Milanés started working since a young age, first as a clerk while living in Matanzas, and later as a blacksmith's helper in Havana. He stayed there in Havana until 1833, and returned later to Matanzas. Once he was back in Matanzas, he meets Domingo del Monte, known for being a Literature critic and writer, who tends a helping hand to Milanés by loaning books to him, and inviting him to participate in discussion groups where he could meet other writers. Shortly after, through the friendship with Domingo del Monte and the influence that Del Monte exerted in the city, Milanés was able to start working at a railway station as a secretary. A job position which would allow him to improve his living conditions considerably. He died 1863 and is interred in the Necropolis San Carlos Borromeo, Matanzas.

A few years later, in 1837, Milanés 's first poems were published in Havana by Ramón de Palma and José Antonio Echevarría in the Aguinaldo Habanero, a literary magazine. Milanés 's writings received an immediate and undivided attention from critics and the public nationwide. The popularity of his first poems, and the warm reception which it received, made other magazines in Matanzas like El álbum, El plantel in the year 1838, and the Yumurí, publish the poems right after.

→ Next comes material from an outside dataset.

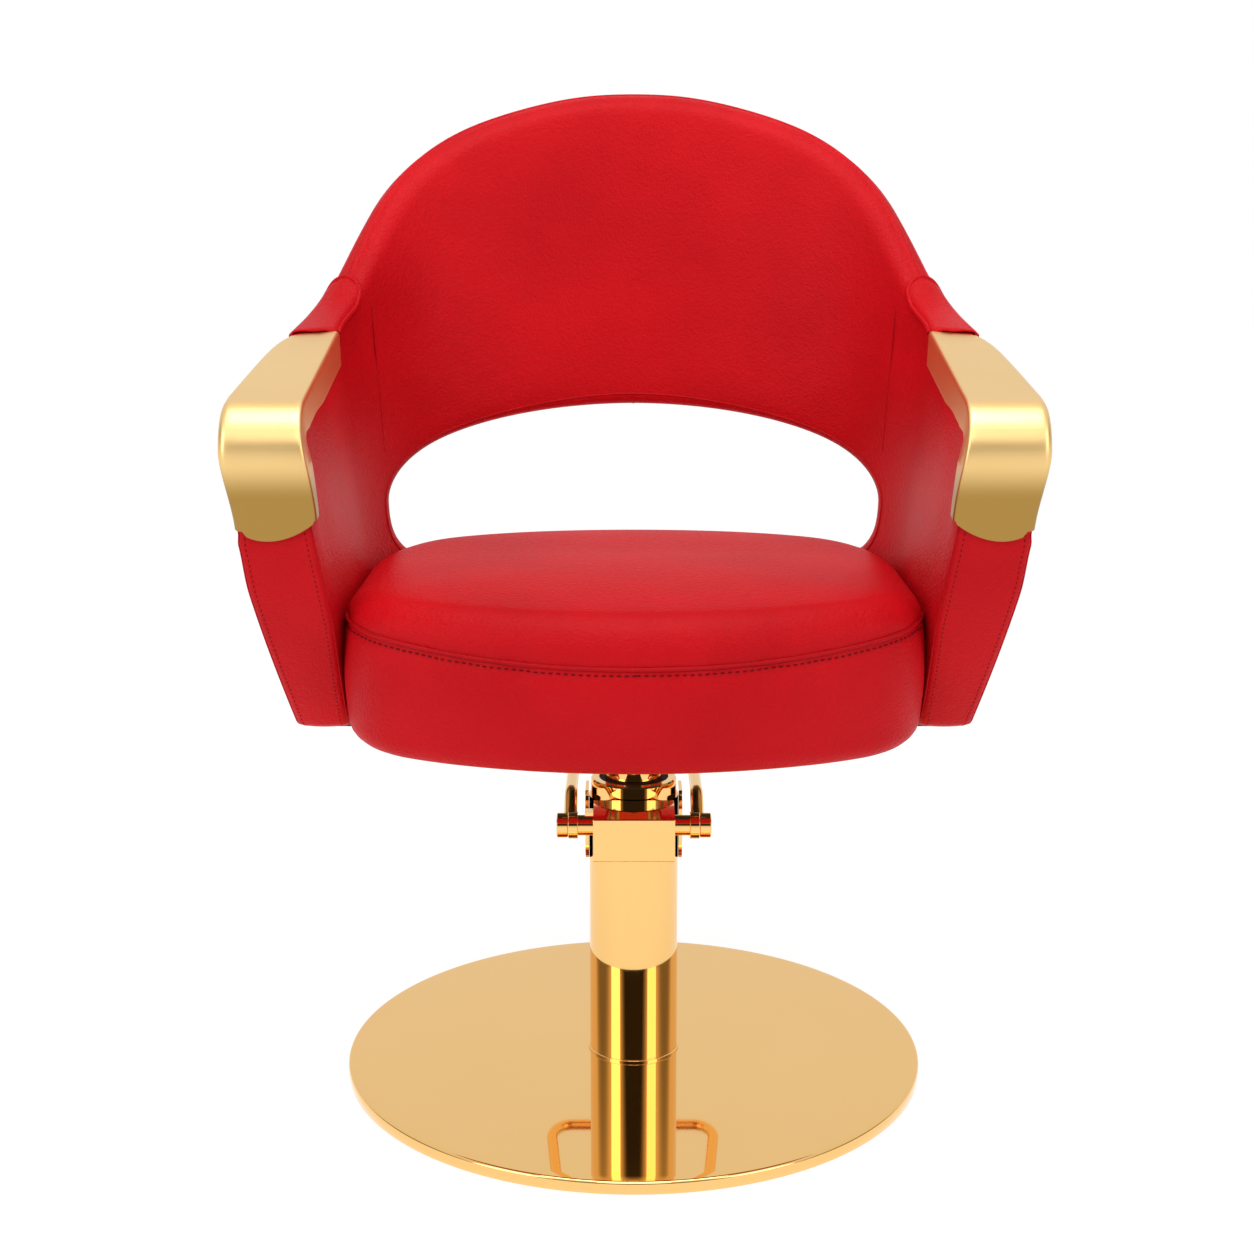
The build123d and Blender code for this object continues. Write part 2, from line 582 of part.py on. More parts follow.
# ---------------------------------------------------------------- ram
def make_ram():
    ram_low = DISC_TOP + FOOT_T + RAM_FLOOR
    ram = rod(RAM_D / 2, ram_low + PISTON_H, RAM_TOP) + rod(SPIGOT_D / 2, RAM_TOP, RAM_TOP + SPIGOT_H)
    ram = ram - rod(RAM_D / 2 - RAM_WALL, ram_low + PISTON_H - 1, RAM_TOP - 20)
    clip_z = RAM_TOP + SPIGOT_H - CLIP_DROP
    ram = ram - tube(SPIGOT_D / 2 + 1, SPIGOT_D / 2 - CLIP_GROOVE, clip_z, clip_z + CLIP_T)
    save(ram, "ram")
    piston = rod(BARREL_ID / 2 - FIT, ram_low, ram_low + PISTON_H)
    seal_z = ram_low + PISTON_H / 2
    groove = tube(BARREL_ID, BARREL_ID / 2 - SEAL_DEPTH, seal_z - SEAL_W / 2, seal_z + SEAL_W / 2)
    save(piston - groove, "piston_head")
    seal = tube(BARREL_ID / 2 - FIT, BARREL_ID / 2 - SEAL_DEPTH, seal_z - SEAL_W / 2, seal_z + SEAL_W / 2)
    save(seal, "piston_seal")
    washer = tube(RAM_D / 2 - 1, SPIGOT_D / 2 + FIT, RAM_TOP, RAM_TOP + WASHER_T)
    save(washer, "thrust_washer")
    clip = tube(SPIGOT_D / 2 + CLIP_LIP, SPIGOT_D / 2 - CLIP_GROOVE, clip_z, clip_z + CLIP_T)
    clip = clip - block(-3, 3, -SPIGOT_D, 0, clip_z - 1, clip_z + CLIP_T + 1)
    save(clip, "retaining_clip")


# ---------------------------------------------------------------- seat carrier
def make_carrier():
    plate_top = SEAT_LOW - RAIL_T
    plate_low = plate_top - PLATE_T
    hub_low = RAM_TOP + WASHER_T + GAP
    hub = rod(HUB_D / 2, hub_low, plate_low)
    hub = hub + rod(HUB_FLANGE_D / 2, plate_low - HUB_FLANGE_T, plate_low)
    hub = hub - rod(SPIGOT_D / 2 + FIT, hub_low - 1, plate_low + 1)
    clip_room = RAM_TOP + SPIGOT_H - CLIP_DROP - GAP
    hub = hub - rod(SPIGOT_D / 2 + CLIP_LIP + 1, clip_room, plate_low + 1)
    save(hub, "seat_hub")

    side = PLATE_SIDE / 2
    reach = PLATE_BOLT_SPACING / 2
    corners = [(x, y) for x in (-reach, reach) for y in (-reach, reach)]
    plate = block(-side, side, -side, side, plate_low, plate_top)
    plate = fillet(plate.edges().filter_by(Axis.Z), PLATE_CORNER)
    bolts = []
    nuts = []
    board_holes = []
    rail_holes = []
    for x, y in corners:
        plate = plate - rod(BOLT_D / 2 + GAP, plate_low - 1, plate_top + 1, x, y)
        shank = rod(BOLT_D / 2, plate_low - 1, SEAT_LOW + BOARD_T - 2, x, y)
        bolts.append(shank + rod(BOLT_HEAD_D / 2, plate_low - BOLT_HEAD_H, plate_low, x, y))
        nut = tube(BOLT_D / 2 + 1.5, BOLT_D / 2 + FIT, SEAT_LOW + 2, SEAT_LOW + BOARD_T - T_NUT_FLANGE, x, y)
        flange = tube(BOLT_D, BOLT_D / 2 + FIT, SEAT_LOW + BOARD_T - T_NUT_FLANGE, SEAT_LOW + BOARD_T, x, y)
        nuts.append(nut + flange)
        board_holes.append(rod(BOLT_D / 2 + 1.5 + FIT, SEAT_LOW - 1, SEAT_LOW + BOARD_T + 1, x, y))
        board_holes.append(rod(BOLT_D + FIT, SEAT_LOW + BOARD_T - T_NUT_FLANGE, SEAT_LOW + BOARD_T + 1, x, y))
        rail_holes.append(rod(BOLT_D / 2 + GAP, plate_top - 1, SEAT_LOW + 1, x, y))
    save(plate, "mounting_plate")
    save(Compound(children=bolts), "plate_bolts")
    save(Compound(children=nuts), "t_nuts")

    screws = []
    rails = []
    leg_x = BRACKET_X - BRACKET_LEG / 2
    screw_xs = [side * x for side in (-1, 1) for x in (leg_x, RAIL_SCREW_X)]
    for y in (-RAIL_Y, RAIL_Y):
        rail_half = outer_x(y + RAIL_W / 2, SHELL_LOW) - RAIL_SHORT
        rail = block(-rail_half, rail_half, y - RAIL_W / 2, y + RAIL_W / 2, plate_top, SEAT_LOW)
        for cutter in rail_holes:
            rail = rail - cutter
        for x in screw_xs:
            rail = rail - rod(SCREW_D / 2 + FIT, plate_top - 1, SEAT_LOW + 1, x, y)
            shank = rod(SCREW_D / 2, plate_top - 0.5, SEAT_LOW + SCREW_BITE, x, y)
            screws.append(shank + rod(SCREW_HEAD_D / 2, plate_top - SCREW_HEAD_H, plate_top, x, y))
        rails.append(rail)
    save(rails[0], "front_cross_rail")
    save(rails[1], "rear_cross_rail")
    save(Compound(children=screws), "rail_screws")
    screw_holes = [rod(SCREW_D / 2 + FIT, SEAT_LOW - 1, SEAT_LOW + SCREW_BITE + 0.5, x, y)
                   for x in screw_xs for y in (-RAIL_Y, RAIL_Y)]
    return board_holes, screw_holes


def make_seat(board_holes, screw_holes):
    board = extrude(seat_face(SEAT_LOW, BOARD_INSET), BOARD_T, dir=(0, 0, 1))
    for cutter in board_holes + screw_holes:
        board = board - cutter
    save(board, "seat_board")
    cushion = extrude(seat_face(SEAT_LOW), SEAT_CROWN - SEAT_LOW, dir=(0, 0, 1))
    cushion = fillet(cushion.edges().group_by(Axis.Z)[-1], SEAT_TOP_ROUND)
    cushion = fillet(cushion.edges().group_by(Axis.Z)[0], SEAT_LOW_ROUND)
    pocket = extrude(seat_face(SEAT_LOW - 1, BOARD_INSET - GAP), BOARD_T + 1 + GAP, dir=(0, 0, 1))
    save(cushion - pocket, "seat_cushion")


# ---------------------------------------------------------------- shell, arms and caps
def shell_body():
    """The whole tub before the arm caps are let into it."""
    outer = []
    inner = []
    for z in (SHELL_LOW, SHELL_KNEE, SHELL_TOP + 10):
        outer.append(tub_face(z, outer_half(z), SHELL_REF_Y, side_taper(z), back_y(z), SHELL_CORNER,
                              SHELL_BACK_R, -300))
    for z in (SHELL_LOW - 10, SHELL_IN_KNEE, SHELL_KNEE, SHELL_TOP + 20):
        inner.append(tub_face(z, inner_half(z), SHELL_REF_Y, 0.0, back_y(z) - SHELL_BACK_T, SHELL_IN_CORNER,
                              SHELL_IN_BACK_R, -310))
    wrap = loft(outer, ruled=True) - loft(inner, ruled=True)
    side = extrude(side_profile(), 400, both=True)
    arch = extrude(front_arch(), 400, both=True)
    return wrap & side & arch


def window_cutter():
    """Splayed oval that opens the back between the seat and the back rest."""
    mid = (WINDOW_LOW + WINDOW_TOP) / 2
    rise = (WINDOW_TOP - WINDOW_LOW) / 2
    near, far = WINDOW_NEAR, back_y(SHELL_TOP) + 20
    sections = []
    for y, half in ((near, WINDOW_HALF), (far, WINDOW_HALF + WINDOW_SPLAY)):
        plane = Plane(origin=(0, y, mid), x_dir=(1, 0, 0), z_dir=(0, -1, 0))
        sections.append(plane * Ellipse(half, rise).face())
    return loft(sections, ruled=True)



def arm_line(y, shift=0.0):
    """Height of the arm's straight top at a given depth."""
    slope = (ARM_REAR[1] - ARM_FRONT_TOP[1]) / (ARM_REAR[0] - ARM_FRONT_TOP[0])
    return ARM_FRONT_TOP[1] + slope * (y - ARM_FRONT_TOP[0]) + shift


def front_line(z, shift=0.0):
    """Depth of the arm's straight front at a given height."""
    slope = (ARM_FRONT_TOP[0] - ARM_FRONT_MID[0]) / (ARM_FRONT_TOP[1] - ARM_FRONT_MID[1])
    return ARM_FRONT_TOP[0] - slope * (ARM_FRONT_TOP[1] - z) + shift


def cap_region(inset, extra):
    """Side view of a cap, drawn in by an inset and run on past its open ends by an extra."""
    lift = CAP_PROUD - inset
    rear = CAP_REAR_Y + extra
    low = CAP_LOW - extra
    side_low = CAP_SIDE_REAR + extra
    corner_z = arm_line(front_line(ARM_FRONT_TOP[1]), lift)
    points = [
        (rear, arm_line(rear) - side_low),
        (rear, arm_line(rear, lift)),
        (front_line(corner_z, -lift), corner_z),
        (front_line(low, -lift), low),
        (front_line(low) + CAP_SIDE_FRONT + extra, low),
        (front_line(ARM_FRONT_TOP[1]) + CAP_SIDE_MID + extra, arm_line(-200.0) - CAP_SIDE_MID - extra),
    ]
    radii = [0, 0, ARM_ROLL_R + lift, 0, 0, CAP_SIDE_MID]
    with BuildSketch(Plane.YZ) as sketch:
        with BuildLine():
            FilletPolyline(*points, radius=radii, close=True)
        make_face()
    return sketch.sketch.faces()[0]


def arm_prism(inset, y_front, y_rear):
    """Upright wedge between the inner and outer faces of the left arm, drawn in by an inset."""
    sections = []
    for z in (ARM_PRISM_LOW, SHELL_KNEE, ARM_PRISM_TOP):
        x_in = inner_half(z) + inset
        corners = [
            (x_in, y_front, z),
            (outer_x(y_front, z) - inset, y_front, z),
            (outer_x(y_rear, z) - inset, y_rear, z),
            (x_in, y_rear, z),
        ]
        sections.append(Face(Wire.make_polygon(corners)))
    return loft(sections, ruled=True)


def cap_solid(inset, extra=0.0):
    """Solid that fills the left arm cap down to a given depth below its outer face."""
    region = extrude(cap_region(inset, extra), 500, dir=(1, 0, 0))
    return region & arm_prism(inset - CAP_PROUD, -280, 60)


def arm_strip():
    """Leather strip laid along the left arm's top, from the cap to its end on the back's rim."""
    start = CAP_REAR_Y + 2 * GAP
    lines = []
    with BuildSketch(Plane.YZ) as sketch:
        with BuildLine():
            for shift in (GAP, GAP + STRIP_T):
                points = [(start, arm_line(start, shift)), (ARM_REAR[0], ARM_REAR[1] + shift),
                          (RIM_TOP_Y, SHELL_TOP + shift)]
                lines.append(FilletPolyline(*points, radius=ARM_REAR_R))
            Line(lines[0] @ 0, lines[1] @ 0)
            Line(lines[0] @ 1, lines[1] @ 1)
        make_face()
    band = extrude(sketch.sketch.faces()[0], 500, dir=(1, 0, 0))
    return band & arm_prism(STRIP_INSET, 0, STRIP_END)


def make_shell(screw_holes):
    shell = shell_body() - window_cutter()
    cap = cap_solid(0.0) - cap_solid(CAP_T, CAP_EXTRA)
    pocket = cap_solid(0.0) - cap_solid(CAP_T + GAP, CAP_EXTRA)
    strip = arm_strip()
    studs = []
    stud_holes = []
    core = cap_solid(CAP_T, CAP_EXTRA)
    for y in STUD_YS:
        top = arm_line(y)
        studs.append(rod(STUD_D / 2, top - STUD_L, top + 5, STUD_X, y) & core)
        stud_holes.append(rod(STUD_D / 2 + GAP, top - STUD_L - 2, top + 5, STUD_X, y))
    x_low, x_high = BRACKET_X - BRACKET_T / 2, BRACKET_X + BRACKET_T / 2
    y_low, y_high = -RAIL_Y - BRACKET_W / 2, -RAIL_Y + BRACKET_W / 2
    leg_low = x_high - BRACKET_LEG - BRACKET_T / 2
    bracket = block(x_low, x_high, y_low, y_high, SHELL_LOW, BRACKET_TOP)
    bracket = bracket + block(leg_low, x_high, y_low, y_high, SHELL_LOW, SHELL_LOW + BRACKET_T)
    slot = block(x_low - GAP, x_high + GAP, y_low - GAP, y_high + GAP, SHELL_LOW - 1, BRACKET_TOP + GAP)
    leg_top = SHELL_LOW + BRACKET_T + GAP
    slot = slot + block(leg_low - GAP, x_high, y_low - GAP, y_high + GAP, SHELL_LOW - 1, leg_top)
    for cutter in screw_holes:
        bracket = bracket - cutter
    for cutter in [pocket, slot] + stud_holes:
        shell = shell - cutter
        shell = shell - mirrored(cutter)
    for cutter in screw_holes:
        shell = shell - cutter
    save(shell, "tub_shell")
    left = {"arm_cap": cap, "arm_strip": strip, "arm_bracket": bracket}
    for name, shape in left.items():
        save(shape, name + "_left")
        save(mirrored(shape), name + "_right")
    save(Compound(children=studs), "cap_studs_left")
    save(Compound(children=[mirrored(stud) for stud in studs]), "cap_studs_right")


make_base()
make_head()
make_block()
make_pump()
make_pedal()
make_ram()
board_cuts, screw_cuts = make_carrier()
make_seat(board_cuts, screw_cuts)
make_shell(screw_cuts)
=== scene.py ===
# %% [markdown]
# # Hydraulic salon chair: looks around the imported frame
# The frame gives every part at its true place and size, in metres. This lesson adds the soft
# pieces (tub shell, seat cushion, arm strips), the bent metal arm caps, the sewing, and a finish
# for every part, then sets the camera and the light.

# %% Load the frame
import json
import math
import bpy
import bmesh
from mathutils import Matrix, Vector


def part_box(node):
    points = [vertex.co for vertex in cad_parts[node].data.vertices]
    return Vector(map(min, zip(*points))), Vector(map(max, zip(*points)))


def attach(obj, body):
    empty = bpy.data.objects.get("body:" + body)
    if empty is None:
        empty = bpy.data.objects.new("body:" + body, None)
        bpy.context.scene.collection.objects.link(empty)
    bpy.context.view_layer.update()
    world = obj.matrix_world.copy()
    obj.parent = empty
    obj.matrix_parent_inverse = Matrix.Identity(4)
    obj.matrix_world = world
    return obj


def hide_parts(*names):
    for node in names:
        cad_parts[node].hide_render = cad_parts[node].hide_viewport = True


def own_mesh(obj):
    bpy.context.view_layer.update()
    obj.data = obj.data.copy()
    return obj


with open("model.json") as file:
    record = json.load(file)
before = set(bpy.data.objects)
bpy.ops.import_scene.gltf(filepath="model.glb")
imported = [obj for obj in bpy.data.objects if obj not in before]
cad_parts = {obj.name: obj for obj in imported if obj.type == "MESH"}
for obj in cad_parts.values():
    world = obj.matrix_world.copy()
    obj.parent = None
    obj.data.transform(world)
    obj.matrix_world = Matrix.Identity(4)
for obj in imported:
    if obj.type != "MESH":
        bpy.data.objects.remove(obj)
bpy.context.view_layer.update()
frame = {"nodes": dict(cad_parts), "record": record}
MM = 0.001

# %% [markdown]
# ## Camera
# The chair is seen straight from the front, from a little above the seat, with a long lens so
# that upright lines stay nearly upright. A camera object takes its view from its own -Z axis, so
# it is turned about X only.

# %% Camera
lens_data = bpy.data.cameras.new("front_view")
lens_data.lens = 55.58
lens_data.sensor_width = 36.0
camera = bpy.data.objects.new("front_view", lens_data)
camera.location = (-0.0067, -1.8557, 0.85305)
camera.rotation_euler = (math.radians(90 - 12.1746), 0, 0)
bpy.context.scene.collection.objects.link(camera)
bpy.context.scene.camera = camera
print("camera placed")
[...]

In 1838 the autodidactic skills he was endowed with, along with the studies that later fomented his literary career, paid off tremendously. His masterpiece "El Conde Alarcos" was published that same year. In the words of his longtime friend but literary critic nonetheless, Domingo del Monte, who was quoted saying after the publication of the book, that it was "the first writing in Cuba by a Cuban… in which genius is discovered."("el primer escrito en Cuba por un Cubano… en que se descubre ingenio").